Personal information
- Full name: Frank Graham Smallwood
- Born: 10 February 1867 Calcutta, Bengal Presidency, British India
- Died: 30 December 1919 (aged 52) Poona, Bombay Presidency, British India
- Batting: Unknown

Domestic team information
- 1893/94: Europeans

Career statistics
| Competition | First-class |
| Matches | 1 |
| Runs scored | 15 |
| Batting average | 7.50 |
| 100s/50s | –/– |
| Top score | 10 |
| Catches/stumpings | –/– |
- Source: ESPNcricinfo, 8 December 2022

= Frank Smallwood =

English cricketer and soldier (1888–1953)

Frank Graham Smallwood (10 February 1867 — 30 December 1919) was an English first-class cricketer and British Army officer.

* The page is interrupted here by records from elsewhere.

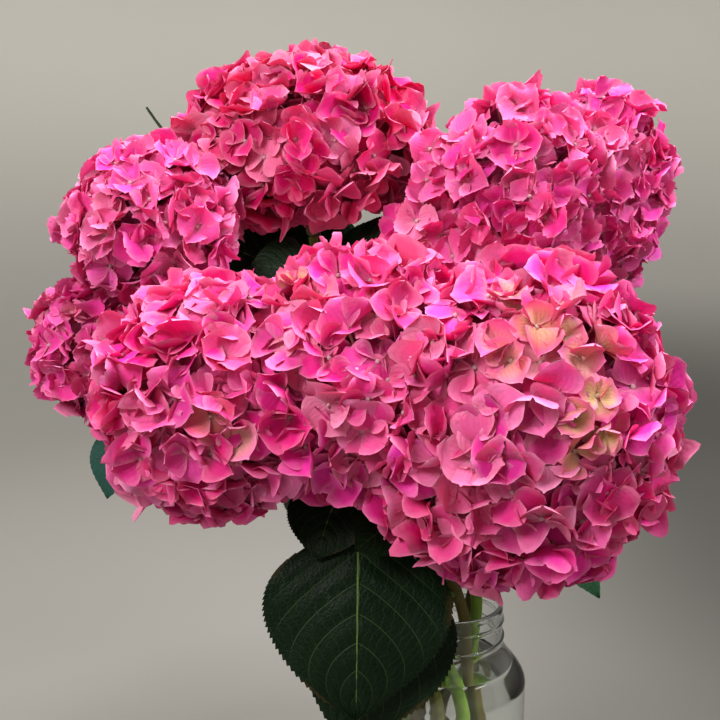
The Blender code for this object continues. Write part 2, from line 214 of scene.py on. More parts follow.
def shells(points: np.ndarray, thickness: Any, places: np.ndarray, tints: np.ndarray,
           back: float = 1.0) -> Surface:
    """Thin closed shells from sheets. The back is the sheet moved against its normals by the
    thickness, and shares the margin's points with the front, so that each shell is shut.

    Args:
        points: (sheets, rows, columns, 3), the upper sides.
        thickness: how thick each shell is at its middle.
        places: (sheets, rows, columns, 2).
        tints: (sheets, rows, columns, 3).
        back: the back's colour, in parts of the front's.

    Returns:
        The surface of all the shells.
    """
    count, rows, columns = points.shape[:3]
    inner = (slice(None), slice(1, -1), slice(1, -1))
    behind = points - sheet_normals(points) * np.asarray(thickness).reshape(-1, 1, 1, 1)
    front_number = np.arange(rows * columns).reshape(rows, columns)
    back_number = front_number.copy()
    back_number[1:-1, 1:-1] = rows * columns + np.arange((rows - 2) * (columns - 2)).reshape(
        rows - 2, columns - 2)

    def faces(number: np.ndarray) -> np.ndarray:
        """The grid's faces, first across and then along."""
        return np.stack([number[:-1, :-1], number[:-1, 1:], number[1:, 1:], number[1:, :-1]],
                        axis=-1).reshape(-1, 4)

    one = np.concatenate([faces(front_number), faces(back_number)[:, ::-1]])
    size = rows * columns + (rows - 2) * (columns - 2)
    quads = (one[None] + np.arange(count)[:, None, None] * size).reshape(-1, 4)

    def both(front: np.ndarray, rear: np.ndarray) -> np.ndarray:
        """Front values, then the rear's inner values, shell by shell."""
        width = front.shape[-1]
        return np.concatenate([front.reshape(count, -1, width),
                               rear[inner].reshape(count, -1, width)], axis=1).reshape(-1, width)

    return Surface(both(points, behind), quads, np.zeros((0, 3), dtype=int),
                   both(places, places), both(tints, tints * back))


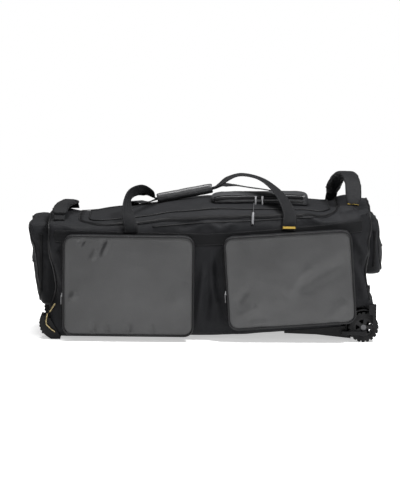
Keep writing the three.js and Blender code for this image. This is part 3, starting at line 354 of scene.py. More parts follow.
@dataclass(frozen=True)
class Metal:
    """Cast zinc or steel, dull plated, with fine scratches."""

    name: str
    colour: Colour
    roughness: float

    def material(self) -> bpy.types.Material:
        """Returns the material."""
        paint = Paint(self.name)
        at = paint.place()
        scratch = paint.noise(paint.scaled(at, (1.0, 1.0, 0.08)), 2400.0, 2.0, 0.7)
        tarnish = paint.noise(at, 90.0, 3.0, 0.6)
        dark = tuple(0.6 * part for part in self.colour)
        return paint.finish(
            Base_Color=paint.blend(tarnish, dark, self.colour),
            Roughness=self.roughness + scratch * 0.15,
            Normal=paint.relief(scratch, 0.05 * MM, 0.3),
            Metallic=1.0,
        )


@dataclass(frozen=True)
class Thread:
    """Twisted thread or cord: slanting strands over a matt core."""

    name: str
    colour: Colour
    twist: float = 900.0
    roughness: float = 0.55

    def material(self) -> bpy.types.Material:
        """Returns the material."""
        paint = Paint(self.name)
        x, y, z = paint.parts(paint.place())
        strand = ((x + y + z) * self.twist * math.pi).apply("SINE")
        dark = tuple(0.55 * part for part in self.colour)
        return paint.finish(
            Base_Color=paint.blend(strand * 0.5 + 0.5, dark, self.colour),
            Roughness=self.roughness + strand * 0.05,
            Normal=paint.relief(strand, 0.3 * MM, 0.5),
        )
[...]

The son of Albert Edward and Margaret Anne Smallwood, he was born in British India at Calcutta in February 1867. He was educated at Rugby School, where he played for the school cricket team. From Rugby he attended the Royal Military Academy, Woolwich. Smallwood graduated from there into the Royal Artillery (RA) as a lieutenant in July 1886. He went to British India with the RA, taking part in the Sikkim expedition of 1888. In May 1891, he was seconded for service with the Indian Ordnance Service. In India, Smallwood made a single appearance in first-class cricket for the Europeans cricket team against the Parsees at Bombay in the Bombay Presidency Match of August 1893. Batting twice in the match, he was dismissed for 10 runs by Nasarvanji Bapasola in the Europeans first innings, while in their second innings he was dismissed for 5 runs by B. C. Machhliwala.

In the RA, Smallwood served in the Chitral Expedition of 1895, and was promoted to captain in July 1897. He was made a Member of the Royal Victorian Order, 4th Class in May 1906 in recognition of his service during the Prince and Princess of Wales' tour to India. Promoted to major, he was made a Commander of the Royal Victorian Order in December 1911, in connection with the Delhi Durbar of 1911. Having been appointed an assistant director of ordnance stores in India in June 1914, Smallwood subsequently served in the First World War and was promoted to lieutenant colonel in October 1914. Following the war, he was promoted to colonel in October 1919, with seniority from October 1918. Smallwood died suddenly from heart failure at King George's Hospital in Poona in December 1919.